## Exercise directions
Please print the full listing exactly.

====

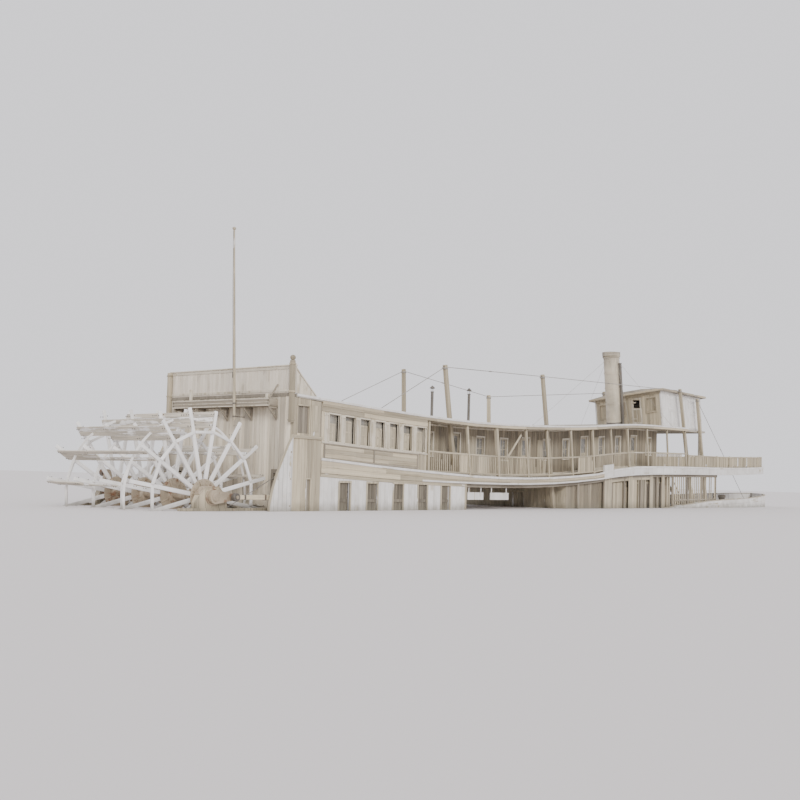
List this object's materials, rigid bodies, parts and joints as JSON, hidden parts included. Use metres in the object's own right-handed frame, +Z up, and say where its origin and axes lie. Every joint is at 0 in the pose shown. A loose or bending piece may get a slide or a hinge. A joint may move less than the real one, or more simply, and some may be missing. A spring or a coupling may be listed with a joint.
{
  "type": "scale model of a sternwheel paddle steamer, 1:2",
  "caption": "Flat-bottomed sternwheel river steamer with a hogged sheer, passenger decks, a stack, hog trusses, a pilothouse and an open paddle wheel aft",
  "frame": {"origin": "under the middle of the flat bottom, on the plane it stands on", "axes": "+X forward to the bow, +Y to port, +Z up"},
  "size_m": [32.3362, 3.6425, 6.9707],
  "materials": {
    "white_paint": "old white paint, matt",
    "wheel_paint": "old white paint on wood, matt",
    "cream_paint": "old cream paint, matt",
    "weathered_boards": "weathered boards",
    "deck_planks": "worn planks",
    "roof_canvas": "painted canvas",
    "iron": "sooty, rusted"
  },
  "bodies": {
    "vessel": {"hull": "white_paint", "main_deck": "deck_planks", "fore_hatch": "weathered_boards", "bow_bulwark": "white_paint", "hog_truss_starboard": "cream_paint", "hog_truss_port": "cream_paint", "cylinder_timber_starboard": "weathered_boards", "cylinder_timber_port": "weathered_boards", "engine_starboard": "iron", "engine_port": "iron", "boiler": "iron", "house_side_starboard": "white_paint", "house_side_port": "white_paint", "boiler_room": "weathered_boards", "stern_bulkhead": "weathered_boards", "stern_screen": "cream_paint", "corner_post_starboard": "cream_paint", "corner_post_port": "cream_paint", "stern_gallery": "weathered_boards", "flagstaff": "cream_paint", "corner_wall_starboard": "weathered_boards", "corner_wall_port": "weathered_boards", "splash_wing_starboard": "white_paint", "splash_wing_port": "white_paint", "upper_deck": "deck_planks", "bow_stairs": "weathered_boards", "saloon_side_starboard": "cream_paint", "saloon_side_port": "cream_paint", "cabin_side_starboard": "weathered_boards", "cabin_side_port": "weathered_boards", "cabin_front": "weathered_boards", "promenade_rail_starboard": "cream_paint", "promenade_rail_port": "cream_paint", "main_stanchions_starboard": "weathered_boards", "main_stanchions_port": "weathered_boards", "fore_rail": "cream_paint", "roof": "roof_canvas", "pilothouse_side_starboard": "white_paint", "pilothouse_side_port": "white_paint", "pilothouse_aft": "weathered_boards", "pilothouse_front": "white_paint", "pilothouse_roof": "roof_canvas", "stack": "iron", "escape_pipe": "iron"},
    "paddle_wheel": {"wheel_shaft": "iron", "wheel_frame_1": "wheel_paint", "wheel_frame_2": "wheel_paint", "wheel_frame_3": "wheel_paint", "wheel_frame_4": "wheel_paint", "paddle_buckets": "wheel_paint"},
    "pitman_starboard_rod": {"pitman_starboard": "weathered_boards"},
    "pitman_port_rod": {"pitman_port": "weathered_boards"},
    "rudder_starboard_blade": {"rudder_starboard": "weathered_boards"},
    "rudder_port_blade": {"rudder_port": "weathered_boards"},
    "cabin_door_starboard_leaf": {"cabin_door_starboard": "cream_paint"},
    "cabin_door_port_leaf": {"cabin_door_port": "cream_paint"},
    "pilothouse_door_leaf": {"pilothouse_door": "cream_paint"},
    "capstan_barrel": {"capstan": "iron"}
  },
  "joints": [
    {"name": "wheel_spin", "type": "hinge", "parent": "vessel", "child": "paddle_wheel", "pos_m": [-14.575, 0, 1.8], "axis": [0, 1, 0], "continuous": true},
    {"name": "pitman_starboard_pivot", "type": "hinge", "parent": "paddle_wheel", "child": "pitman_starboard_rod", "pos_m": [-14.2, -1.6675, 1.8], "axis": [0, 1, 0], "continuous": true},
    {"name": "pitman_port_pivot", "type": "hinge", "parent": "paddle_wheel", "child": "pitman_port_rod", "pos_m": [-14.575, 1.6675, 2.175], "axis": [0, 1, 0], "continuous": true},
    {"name": "rudder_starboard_turn", "type": "hinge", "parent": "vessel", "child": "rudder_starboard_blade", "pos_m": [-12.775, -0.8, 0.35], "axis": [0, 0, 1], "range_deg": [-40, 40]},
    {"name": "rudder_port_turn", "type": "hinge", "parent": "vessel", "child": "rudder_port_blade", "pos_m": [-12.775, 0.8, 0.35], "axis": [0, 0, 1], "range_deg": [-40, 40]},
    {"name": "cabin_door_starboard_swing", "type": "hinge", "parent": "vessel", "child": "cabin_door_starboard_leaf", "pos_m": [4.3353, -0.369, 3.35], "axis": [0, 0, -1], "range_deg": [0, 110]},
    {"name": "cabin_door_port_swing", "type": "hinge", "parent": "vessel", "child": "cabin_door_port_leaf", "pos_m": [4.3353, 0.369, 3.35], "axis": [0, 0, 1], "range_deg": [0, 110]},
    {"name": "pilothouse_door_swing", "type": "hinge", "parent": "vessel", "child": "pilothouse_door_leaf", "pos_m": [4.5917, -0.125, 4.65], "axis": [0.1961, 0, -0.9806], "range_deg": [0, 110]},
    {"name": "capstan_spin", "type": "hinge", "parent": "vessel", "child": "capstan_barrel", "pos_m": [12.875, 0, 1.8], "axis": [0, 0, 1], "continuous": true}
  ],
  "couplings": [
    {"joint": "pitman_starboard_pivot", "follows": "wheel_spin", "ratio": -1},
    {"joint": "pitman_port_pivot", "follows": "wheel_spin", "ratio": -1},
    {"joint": "rudder_port_turn", "follows": "rudder_starboard_turn", "ratio": 1}
  ]
}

====

## Output for this task
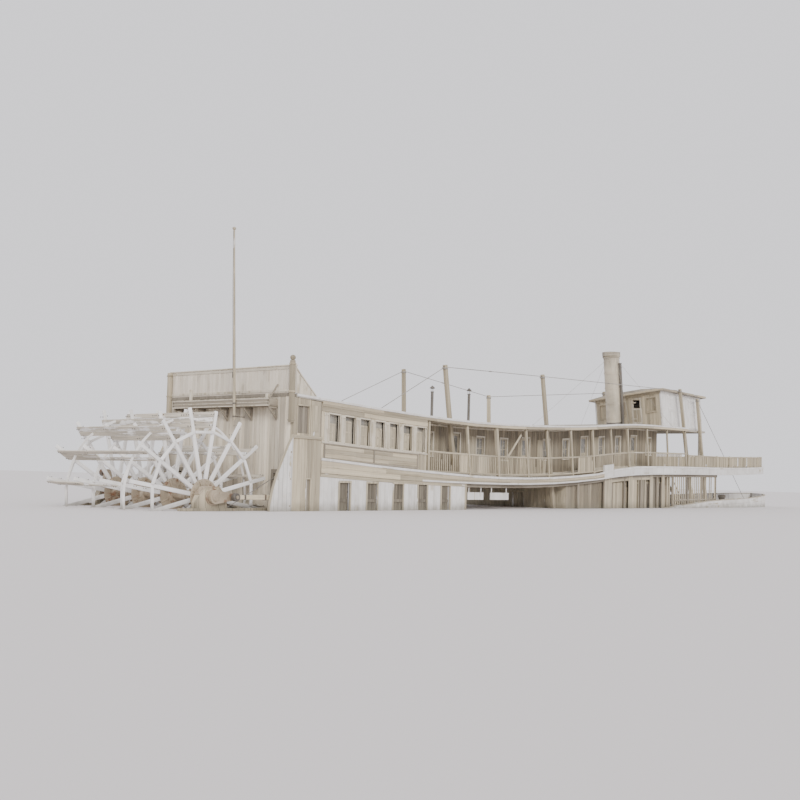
List this object's materials, rigid bodies, parts and joints as JSON, hidden parts included. Use metres in the object's own right-handed frame, +Z up, and say where its origin and axes lie. Every joint is at 0 in the pose shown. A loose or bending piece may get a slide or a hinge. A joint may move less than the real one, or more simply, and some may be missing. A spring or a coupling may be listed with a joint.
{
  "type": "scale model of a sternwheel paddle steamer, 1:2",
  "caption": "Flat-bottomed sternwheel river steamer with a hogged sheer, passenger decks, a stack, hog trusses, a pilothouse and an open paddle wheel aft",
  "frame": {"origin": "under the middle of the flat bottom, on the plane it stands on", "axes": "+X forward to the bow, +Y to port, +Z up"},
  "size_m": [32.3362, 3.6425, 6.9707],
  "materials": {
    "white_paint": "old white paint, matt",
    "wheel_paint": "old white paint on wood, matt",
    "cream_paint": "old cream paint, matt",
    "weathered_boards": "weathered boards",
    "deck_planks": "worn planks",
    "roof_canvas": "painted canvas",
    "iron": "sooty, rusted"
  },
  "bodies": {
    "vessel": {"hull": "white_paint", "main_deck": "deck_planks", "fore_hatch": "weathered_boards", "bow_bulwark": "white_paint", "hog_truss_starboard": "cream_paint", "hog_truss_port": "cream_paint", "cylinder_timber_starboard": "weathered_boards", "cylinder_timber_port": "weathered_boards", "engine_starboard": "iron", "engine_port": "iron", "boiler": "iron", "house_side_starboard": "white_paint", "house_side_port": "white_paint", "boiler_room": "weathered_boards", "stern_bulkhead": "weathered_boards", "stern_screen": "cream_paint", "corner_post_starboard": "cream_paint", "corner_post_port": "cream_paint", "stern_gallery": "weathered_boards", "flagstaff": "cream_paint", "corner_wall_starboard": "weathered_boards", "corner_wall_port": "weathered_boards", "splash_wing_starboard": "white_paint", "splash_wing_port": "white_paint", "upper_deck": "deck_planks", "bow_stairs": "weathered_boards", "saloon_side_starboard": "cream_paint", "saloon_side_port": "cream_paint", "cabin_side_starboard": "weathered_boards", "cabin_side_port": "weathered_boards", "cabin_front": "weathered_boards", "promenade_rail_starboard": "cream_paint", "promenade_rail_port": "cream_paint", "main_stanchions_starboard": "weathered_boards", "main_stanchions_port": "weathered_boards", "fore_rail": "cream_paint", "roof": "roof_canvas", "pilothouse_side_starboard": "white_paint", "pilothouse_side_port": "white_paint", "pilothouse_aft": "weathered_boards", "pilothouse_front": "white_paint", "pilothouse_roof": "roof_canvas", "stack": "iron", "escape_pipe": "iron"},
    "paddle_wheel": {"wheel_shaft": "iron", "wheel_frame_1": "wheel_paint", "wheel_frame_2": "wheel_paint", "wheel_frame_3": "wheel_paint", "wheel_frame_4": "wheel_paint", "paddle_buckets": "wheel_paint"},
    "pitman_starboard_rod": {"pitman_starboard": "weathered_boards"},
    "pitman_port_rod": {"pitman_port": "weathered_boards"},
    "rudder_starboard_blade": {"rudder_starboard": "weathered_boards"},
    "rudder_port_blade": {"rudder_port": "weathered_boards"},
    "cabin_door_starboard_leaf": {"cabin_door_starboard": "cream_paint"},
    "cabin_door_port_leaf": {"cabin_door_port": "cream_paint"},
    "pilothouse_door_leaf": {"pilothouse_door": "cream_paint"},
    "capstan_barrel": {"capstan": "iron"}
  },
  "joints": [
    {"name": "wheel_spin", "type": "hinge", "parent": "vessel", "child": "paddle_wheel", "pos_m": [-14.575, 0, 1.8], "axis": [0, 1, 0], "continuous": true},
    {"name": "pitman_starboard_pivot", "type": "hinge", "parent": "paddle_wheel", "child": "pitman_starboard_rod", "pos_m": [-14.2, -1.6675, 1.8], "axis": [0, 1, 0], "continuous": true},
    {"name": "pitman_port_pivot", "type": "hinge", "parent": "paddle_wheel", "child": "pitman_port_rod", "pos_m": [-14.575, 1.6675, 2.175], "axis": [0, 1, 0], "continuous": true},
    {"name": "rudder_starboard_turn", "type": "hinge", "parent": "vessel", "child": "rudder_starboard_blade", "pos_m": [-12.775, -0.8, 0.35], "axis": [0, 0, 1], "range_deg": [-40, 40]},
    {"name": "rudder_port_turn", "type": "hinge", "parent": "vessel", "child": "rudder_port_blade", "pos_m": [-12.775, 0.8, 0.35], "axis": [0, 0, 1], "range_deg": [-40, 40]},
    {"name": "cabin_door_starboard_swing", "type": "hinge", "parent": "vessel", "child": "cabin_door_starboard_leaf", "pos_m": [4.3353, -0.369, 3.35], "axis": [0, 0, -1], "range_deg": [0, 110]},
    {"name": "cabin_door_port_swing", "type": "hinge", "parent": "vessel", "child": "cabin_door_port_leaf", "pos_m": [4.3353, 0.369, 3.35], "axis": [0, 0, 1], "range_deg": [0, 110]},
    {"name": "pilothouse_door_swing", "type": "hinge", "parent": "vessel", "child": "pilothouse_door_leaf", "pos_m": [4.5917, -0.125, 4.65], "axis": [0.1961, 0, -0.9806], "range_deg": [0, 110]},
    {"name": "capstan_spin", "type": "hinge", "parent": "vessel", "child": "capstan_barrel", "pos_m": [12.875, 0, 1.8], "axis": [0, 0, 1], "continuous": true}
  ],
  "couplings": [
    {"joint": "pitman_starboard_pivot", "follows": "wheel_spin", "ratio": -1},
    {"joint": "pitman_port_pivot", "follows": "wheel_spin", "ratio": -1},
    {"joint": "rudder_port_turn", "follows": "rudder_starboard_turn", "ratio": 1}
  ]
}